The Ascent's arcology setting is splendid, if heavily derivative - shame that all you can do here is gun and grind.

The Ascent teems. Its tiered alien megacity is one of the liveliest cyberpunk settings I've explored, always crawling with people and machines, whether you're massacring mutants in the sewers or gazing out from a boardroom window. Admittedly, it also teems with cliches and callouts to the usual canonical works: William Gibson's phrase "high tech, low life", which flickers on displays throughout like a sorcerer's incantation; Blade Runner's flourescent umbrella handles and melancholy synth score; pirouetting holostrippers from any number of seedy sci-fi saloons; an Oriental faction who worship honour and wield katanas. This is not one of your transgressive, norm-busting punk fictions - even Ruiner, its closest cousin, is a bolt from the blue by comparison. But what The Ascent's world lacks in imagination and bite it almost makes up for in scale and an exhaustive, model-maker's commitment to the fine details.

The elevated diagonal perspective does a lot of work here, producing a landscape of corners that split the setting into lush, contrasting arrangements of colours and textures. There's a base level of visual fascination to the way floor patterns and buildings map to, or tug against the axes of shooting and exploration suggested by the quasi-isometric viewpoint. The vertical city premise is a bit sleight-of-hand: the world is functionally a series of flat planes linked by loading transitions, one that doesn't even see the need for a jump button. But the game ably cultivates the impression of colossal depth. Chance gaps and reinforced glass floors offer giddy views of hovercars slicing through disorderly canyons of tenements and factories, hundreds of metres beneath. Some of these depths can be accessed by elevator or floating platform - transitions reminiscent of Abe's Oddysee's fore-to-background shifts - but enormous effort has been spent bringing life to places that can't be reached. You'll spot showers of sparks from droids fixing the flanks of walkways, and balconies stuffed with party-goers, just above the navigable plane.
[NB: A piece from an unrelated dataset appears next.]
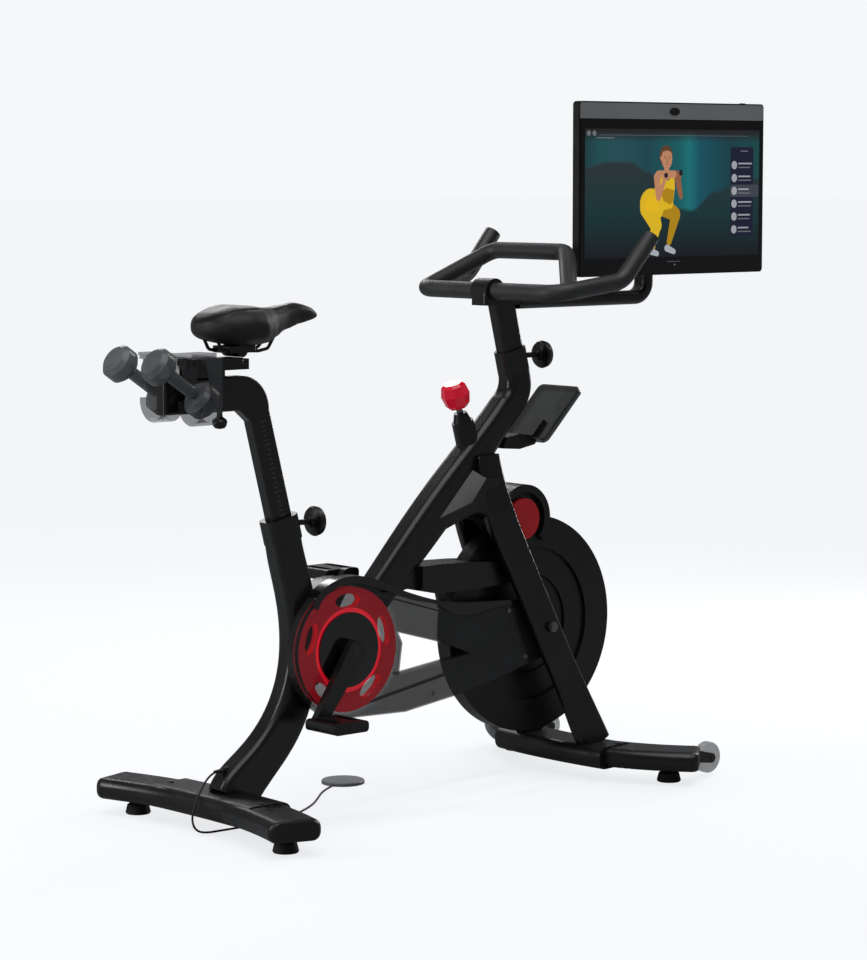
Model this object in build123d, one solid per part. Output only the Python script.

So what do you do in this astonishing setting - the work, would you believe, of just 11 developers? Having blown three paragraphs raving about kiosks, let me see if I can cram everything into a sentence: follow HUD prompts to a quest marker, circle-strafe away from attackers till everybody is toast, spend your level-up points and make for the next objective, perhaps stopping en-route to upgrade or sell off some gear if you pass a vendor. That's the game. OK, not quite: there's also hacking, but it's a glorified gating feature/back-tracking incentive, with beefier cyberdecks letting you crack encrypted treasure chests and disable the forcefields that separate city districts.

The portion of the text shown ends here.